◆ **WHAT IS ASKED**
Write out, exactly as given, every line from the one holding "boxes = [piece.bounding_box()" to the one holding "obj.parent = empty", including both.

◆ **SUPPLIED INFORMATION**
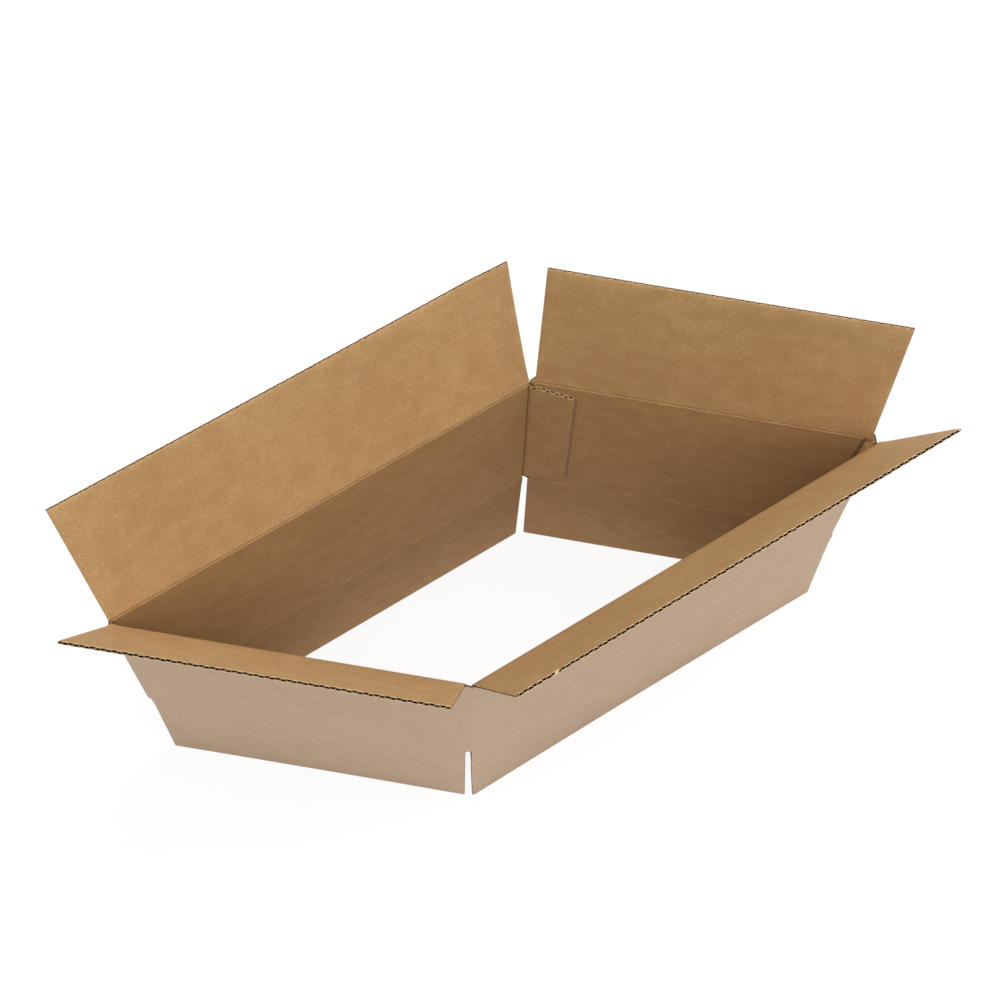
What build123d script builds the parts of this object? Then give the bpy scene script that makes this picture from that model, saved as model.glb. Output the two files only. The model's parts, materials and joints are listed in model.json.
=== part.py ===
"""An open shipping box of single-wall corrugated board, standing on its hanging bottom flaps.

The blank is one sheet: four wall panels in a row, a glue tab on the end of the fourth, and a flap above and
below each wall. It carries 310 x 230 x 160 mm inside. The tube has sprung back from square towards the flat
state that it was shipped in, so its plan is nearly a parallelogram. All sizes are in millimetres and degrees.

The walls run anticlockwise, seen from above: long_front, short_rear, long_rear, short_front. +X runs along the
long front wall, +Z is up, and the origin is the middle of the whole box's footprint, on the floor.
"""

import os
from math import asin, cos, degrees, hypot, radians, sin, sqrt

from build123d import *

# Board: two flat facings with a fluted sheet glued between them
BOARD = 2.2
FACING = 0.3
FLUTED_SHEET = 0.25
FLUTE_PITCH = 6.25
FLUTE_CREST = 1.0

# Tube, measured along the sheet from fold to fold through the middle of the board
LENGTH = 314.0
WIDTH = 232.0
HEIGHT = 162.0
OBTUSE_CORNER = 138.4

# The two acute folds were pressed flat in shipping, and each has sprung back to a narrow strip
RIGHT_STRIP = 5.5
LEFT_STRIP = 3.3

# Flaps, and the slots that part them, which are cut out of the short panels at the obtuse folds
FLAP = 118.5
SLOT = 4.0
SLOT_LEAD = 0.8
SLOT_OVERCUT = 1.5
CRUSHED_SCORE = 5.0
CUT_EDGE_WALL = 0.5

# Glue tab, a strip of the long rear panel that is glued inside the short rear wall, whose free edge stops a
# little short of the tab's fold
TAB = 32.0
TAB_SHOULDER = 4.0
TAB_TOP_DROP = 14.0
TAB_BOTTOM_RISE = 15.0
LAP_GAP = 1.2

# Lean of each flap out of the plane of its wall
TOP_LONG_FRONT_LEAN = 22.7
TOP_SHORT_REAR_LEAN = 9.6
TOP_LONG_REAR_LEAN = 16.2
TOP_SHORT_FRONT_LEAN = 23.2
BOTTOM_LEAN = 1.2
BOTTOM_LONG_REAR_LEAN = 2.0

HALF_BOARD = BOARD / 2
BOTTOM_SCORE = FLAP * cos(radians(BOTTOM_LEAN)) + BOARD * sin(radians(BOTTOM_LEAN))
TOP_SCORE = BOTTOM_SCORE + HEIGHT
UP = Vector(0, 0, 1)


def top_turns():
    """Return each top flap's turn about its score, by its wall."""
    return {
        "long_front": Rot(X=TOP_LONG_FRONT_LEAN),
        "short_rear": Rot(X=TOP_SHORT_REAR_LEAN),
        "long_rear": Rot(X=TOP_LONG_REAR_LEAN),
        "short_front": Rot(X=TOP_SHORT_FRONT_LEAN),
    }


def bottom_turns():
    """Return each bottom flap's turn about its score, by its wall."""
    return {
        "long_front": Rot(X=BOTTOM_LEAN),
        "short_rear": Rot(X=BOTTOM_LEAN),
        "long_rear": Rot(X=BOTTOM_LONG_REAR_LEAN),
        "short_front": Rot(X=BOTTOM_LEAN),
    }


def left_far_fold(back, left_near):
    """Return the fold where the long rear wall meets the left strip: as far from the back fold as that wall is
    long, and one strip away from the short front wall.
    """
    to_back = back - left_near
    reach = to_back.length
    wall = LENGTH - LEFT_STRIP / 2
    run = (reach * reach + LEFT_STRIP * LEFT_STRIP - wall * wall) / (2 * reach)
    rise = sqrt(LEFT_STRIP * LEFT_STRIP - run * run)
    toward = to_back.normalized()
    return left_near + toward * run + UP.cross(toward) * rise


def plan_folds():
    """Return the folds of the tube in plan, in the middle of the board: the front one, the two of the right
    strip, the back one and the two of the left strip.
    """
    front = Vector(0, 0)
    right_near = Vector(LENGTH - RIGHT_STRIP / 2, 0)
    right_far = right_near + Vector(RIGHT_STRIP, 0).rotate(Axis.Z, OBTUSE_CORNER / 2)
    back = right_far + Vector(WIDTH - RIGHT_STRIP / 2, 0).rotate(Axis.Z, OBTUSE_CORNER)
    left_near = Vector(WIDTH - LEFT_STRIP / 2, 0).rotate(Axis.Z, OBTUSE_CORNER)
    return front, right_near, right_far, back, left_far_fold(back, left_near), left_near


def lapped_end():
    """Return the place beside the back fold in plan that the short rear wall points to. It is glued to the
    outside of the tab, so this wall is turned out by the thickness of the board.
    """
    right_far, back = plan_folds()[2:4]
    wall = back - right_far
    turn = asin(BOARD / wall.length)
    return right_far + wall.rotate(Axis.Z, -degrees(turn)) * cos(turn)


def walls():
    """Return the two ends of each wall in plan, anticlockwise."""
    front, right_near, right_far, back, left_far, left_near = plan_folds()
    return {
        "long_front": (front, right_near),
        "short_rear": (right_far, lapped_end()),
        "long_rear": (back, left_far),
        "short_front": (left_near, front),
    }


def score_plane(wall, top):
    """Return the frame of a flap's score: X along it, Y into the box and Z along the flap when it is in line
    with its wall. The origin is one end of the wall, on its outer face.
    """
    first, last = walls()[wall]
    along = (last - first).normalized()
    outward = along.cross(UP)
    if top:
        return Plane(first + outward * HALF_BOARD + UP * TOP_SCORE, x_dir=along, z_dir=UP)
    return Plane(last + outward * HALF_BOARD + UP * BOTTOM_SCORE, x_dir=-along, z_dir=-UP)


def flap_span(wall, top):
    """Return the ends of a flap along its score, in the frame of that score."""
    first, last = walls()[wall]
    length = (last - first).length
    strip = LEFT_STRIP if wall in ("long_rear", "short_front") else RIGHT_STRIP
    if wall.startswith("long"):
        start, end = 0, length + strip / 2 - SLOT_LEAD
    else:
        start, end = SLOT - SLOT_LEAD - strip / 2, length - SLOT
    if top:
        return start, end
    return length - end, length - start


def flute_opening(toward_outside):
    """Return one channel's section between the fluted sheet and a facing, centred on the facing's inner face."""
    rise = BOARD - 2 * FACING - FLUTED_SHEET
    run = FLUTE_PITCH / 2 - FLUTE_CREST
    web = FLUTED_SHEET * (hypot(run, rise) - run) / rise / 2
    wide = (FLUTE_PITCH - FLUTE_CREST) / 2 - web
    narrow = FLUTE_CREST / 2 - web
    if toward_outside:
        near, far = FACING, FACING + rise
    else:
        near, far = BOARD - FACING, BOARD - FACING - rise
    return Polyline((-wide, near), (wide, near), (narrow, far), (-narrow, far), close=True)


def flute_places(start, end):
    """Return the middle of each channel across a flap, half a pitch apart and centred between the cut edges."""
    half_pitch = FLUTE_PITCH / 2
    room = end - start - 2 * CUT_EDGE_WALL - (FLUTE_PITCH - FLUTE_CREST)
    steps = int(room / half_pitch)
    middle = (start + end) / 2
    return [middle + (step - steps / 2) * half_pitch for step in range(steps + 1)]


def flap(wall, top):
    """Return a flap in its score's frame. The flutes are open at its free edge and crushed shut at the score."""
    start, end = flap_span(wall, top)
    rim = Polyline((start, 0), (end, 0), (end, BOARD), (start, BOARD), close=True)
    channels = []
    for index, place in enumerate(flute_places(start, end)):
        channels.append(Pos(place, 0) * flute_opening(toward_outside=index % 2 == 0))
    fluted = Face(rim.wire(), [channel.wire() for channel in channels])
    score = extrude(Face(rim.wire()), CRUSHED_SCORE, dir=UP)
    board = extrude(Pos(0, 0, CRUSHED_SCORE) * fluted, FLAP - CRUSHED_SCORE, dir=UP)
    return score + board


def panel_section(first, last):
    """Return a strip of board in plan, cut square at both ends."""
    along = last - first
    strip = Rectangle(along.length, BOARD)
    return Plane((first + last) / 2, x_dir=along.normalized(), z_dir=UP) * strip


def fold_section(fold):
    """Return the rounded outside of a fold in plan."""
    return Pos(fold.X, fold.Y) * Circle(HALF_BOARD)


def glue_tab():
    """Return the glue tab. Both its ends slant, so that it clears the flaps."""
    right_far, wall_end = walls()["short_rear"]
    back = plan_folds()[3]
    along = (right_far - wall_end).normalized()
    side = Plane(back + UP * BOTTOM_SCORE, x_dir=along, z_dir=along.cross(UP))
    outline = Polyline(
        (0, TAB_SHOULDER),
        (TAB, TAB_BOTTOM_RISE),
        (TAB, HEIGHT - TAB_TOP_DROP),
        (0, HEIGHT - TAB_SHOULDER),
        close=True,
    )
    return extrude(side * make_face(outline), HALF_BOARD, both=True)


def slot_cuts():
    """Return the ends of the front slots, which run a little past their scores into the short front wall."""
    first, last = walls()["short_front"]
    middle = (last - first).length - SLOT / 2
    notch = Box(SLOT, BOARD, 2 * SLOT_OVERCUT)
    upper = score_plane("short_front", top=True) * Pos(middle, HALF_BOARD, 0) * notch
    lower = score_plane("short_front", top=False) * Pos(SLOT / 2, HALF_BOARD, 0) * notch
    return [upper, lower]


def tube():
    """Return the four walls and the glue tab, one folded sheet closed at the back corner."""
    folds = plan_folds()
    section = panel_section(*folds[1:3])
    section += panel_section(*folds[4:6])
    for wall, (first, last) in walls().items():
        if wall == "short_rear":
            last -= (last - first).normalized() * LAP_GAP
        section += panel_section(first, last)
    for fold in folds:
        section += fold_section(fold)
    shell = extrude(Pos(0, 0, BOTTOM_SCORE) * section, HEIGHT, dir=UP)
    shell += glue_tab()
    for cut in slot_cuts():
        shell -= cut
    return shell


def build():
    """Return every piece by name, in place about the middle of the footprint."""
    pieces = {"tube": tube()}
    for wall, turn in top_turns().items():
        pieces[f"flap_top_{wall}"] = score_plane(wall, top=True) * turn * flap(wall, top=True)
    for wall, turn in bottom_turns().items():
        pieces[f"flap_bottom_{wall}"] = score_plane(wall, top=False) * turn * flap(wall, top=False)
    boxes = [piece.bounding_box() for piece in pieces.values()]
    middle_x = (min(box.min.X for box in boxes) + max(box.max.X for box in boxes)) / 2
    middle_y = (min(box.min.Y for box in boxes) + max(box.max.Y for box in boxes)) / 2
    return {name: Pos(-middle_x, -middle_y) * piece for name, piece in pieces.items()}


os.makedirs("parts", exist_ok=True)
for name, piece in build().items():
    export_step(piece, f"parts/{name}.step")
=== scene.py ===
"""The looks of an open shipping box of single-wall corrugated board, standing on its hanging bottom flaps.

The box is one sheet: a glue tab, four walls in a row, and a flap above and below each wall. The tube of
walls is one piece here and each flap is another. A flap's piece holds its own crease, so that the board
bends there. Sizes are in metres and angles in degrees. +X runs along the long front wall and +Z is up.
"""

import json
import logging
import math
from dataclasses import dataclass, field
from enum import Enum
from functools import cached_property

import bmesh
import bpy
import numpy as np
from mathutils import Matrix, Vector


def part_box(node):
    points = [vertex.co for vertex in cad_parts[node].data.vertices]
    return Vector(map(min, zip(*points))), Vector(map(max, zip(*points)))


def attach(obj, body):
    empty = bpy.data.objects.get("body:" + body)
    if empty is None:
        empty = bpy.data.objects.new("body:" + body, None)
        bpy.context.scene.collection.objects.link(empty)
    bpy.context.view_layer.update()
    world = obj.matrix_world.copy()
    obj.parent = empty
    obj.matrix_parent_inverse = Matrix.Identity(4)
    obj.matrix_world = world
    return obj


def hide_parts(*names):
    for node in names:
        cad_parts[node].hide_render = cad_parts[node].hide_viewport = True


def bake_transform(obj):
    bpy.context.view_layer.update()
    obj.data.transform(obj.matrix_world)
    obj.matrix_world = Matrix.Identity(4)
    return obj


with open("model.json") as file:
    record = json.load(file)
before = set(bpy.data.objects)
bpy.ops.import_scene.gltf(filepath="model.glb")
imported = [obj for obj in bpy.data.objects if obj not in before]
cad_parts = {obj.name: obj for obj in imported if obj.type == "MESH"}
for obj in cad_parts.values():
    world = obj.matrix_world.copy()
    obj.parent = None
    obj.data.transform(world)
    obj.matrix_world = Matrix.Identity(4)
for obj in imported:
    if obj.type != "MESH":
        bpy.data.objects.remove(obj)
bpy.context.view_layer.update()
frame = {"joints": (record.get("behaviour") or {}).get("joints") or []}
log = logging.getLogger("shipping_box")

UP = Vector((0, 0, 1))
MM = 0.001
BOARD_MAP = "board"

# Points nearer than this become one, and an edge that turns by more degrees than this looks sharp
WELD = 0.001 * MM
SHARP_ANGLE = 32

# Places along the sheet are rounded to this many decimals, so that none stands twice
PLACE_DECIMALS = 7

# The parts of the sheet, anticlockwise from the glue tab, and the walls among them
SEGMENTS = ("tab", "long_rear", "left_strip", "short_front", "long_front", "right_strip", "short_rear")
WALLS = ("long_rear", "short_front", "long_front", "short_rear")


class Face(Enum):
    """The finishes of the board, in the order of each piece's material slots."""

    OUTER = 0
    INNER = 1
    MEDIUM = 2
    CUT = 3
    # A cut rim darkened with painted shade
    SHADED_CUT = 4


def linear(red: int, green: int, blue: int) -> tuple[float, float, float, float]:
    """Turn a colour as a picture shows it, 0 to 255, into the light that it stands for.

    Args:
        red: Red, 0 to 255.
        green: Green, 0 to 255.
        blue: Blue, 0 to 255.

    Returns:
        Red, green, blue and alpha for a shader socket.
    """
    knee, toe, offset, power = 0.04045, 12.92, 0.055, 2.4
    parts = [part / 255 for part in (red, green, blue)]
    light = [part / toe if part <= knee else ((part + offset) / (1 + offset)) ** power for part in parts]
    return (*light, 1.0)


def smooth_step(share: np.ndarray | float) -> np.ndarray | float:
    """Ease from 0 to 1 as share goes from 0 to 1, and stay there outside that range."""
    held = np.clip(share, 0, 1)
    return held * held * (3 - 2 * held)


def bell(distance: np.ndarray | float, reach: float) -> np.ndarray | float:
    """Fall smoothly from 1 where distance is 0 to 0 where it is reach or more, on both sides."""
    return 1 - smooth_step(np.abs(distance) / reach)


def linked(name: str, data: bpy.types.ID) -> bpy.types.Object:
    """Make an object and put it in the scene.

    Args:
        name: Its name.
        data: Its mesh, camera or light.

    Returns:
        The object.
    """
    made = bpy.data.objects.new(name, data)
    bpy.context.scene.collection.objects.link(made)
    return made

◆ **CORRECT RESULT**
    boxes = [piece.bounding_box() for piece in pieces.values()]
    middle_x = (min(box.min.X for box in boxes) + max(box.max.X for box in boxes)) / 2
    middle_y = (min(box.min.Y for box in boxes) + max(box.max.Y for box in boxes)) / 2
    return {name: Pos(-middle_x, -middle_y) * piece for name, piece in pieces.items()}


os.makedirs("parts", exist_ok=True)
for name, piece in build().items():
    export_step(piece, f"parts/{name}.step")
=== scene.py ===
"""The looks of an open shipping box of single-wall corrugated board, standing on its hanging bottom flaps.

The box is one sheet: a glue tab, four walls in a row, and a flap above and below each wall. The tube of
walls is one piece here and each flap is another. A flap's piece holds its own crease, so that the board
bends there. Sizes are in metres and angles in degrees. +X runs along the long front wall and +Z is up.
"""

import json
import logging
import math
from dataclasses import dataclass, field
from enum import Enum
from functools import cached_property

import bmesh
import bpy
import numpy as np
from mathutils import Matrix, Vector


def part_box(node):
    points = [vertex.co for vertex in cad_parts[node].data.vertices]
    return Vector(map(min, zip(*points))), Vector(map(max, zip(*points)))


def attach(obj, body):
    empty = bpy.data.objects.get("body:" + body)
    if empty is None:
        empty = bpy.data.objects.new("body:" + body, None)
        bpy.context.scene.collection.objects.link(empty)
    bpy.context.view_layer.update()
    world = obj.matrix_world.copy()
    obj.parent = empty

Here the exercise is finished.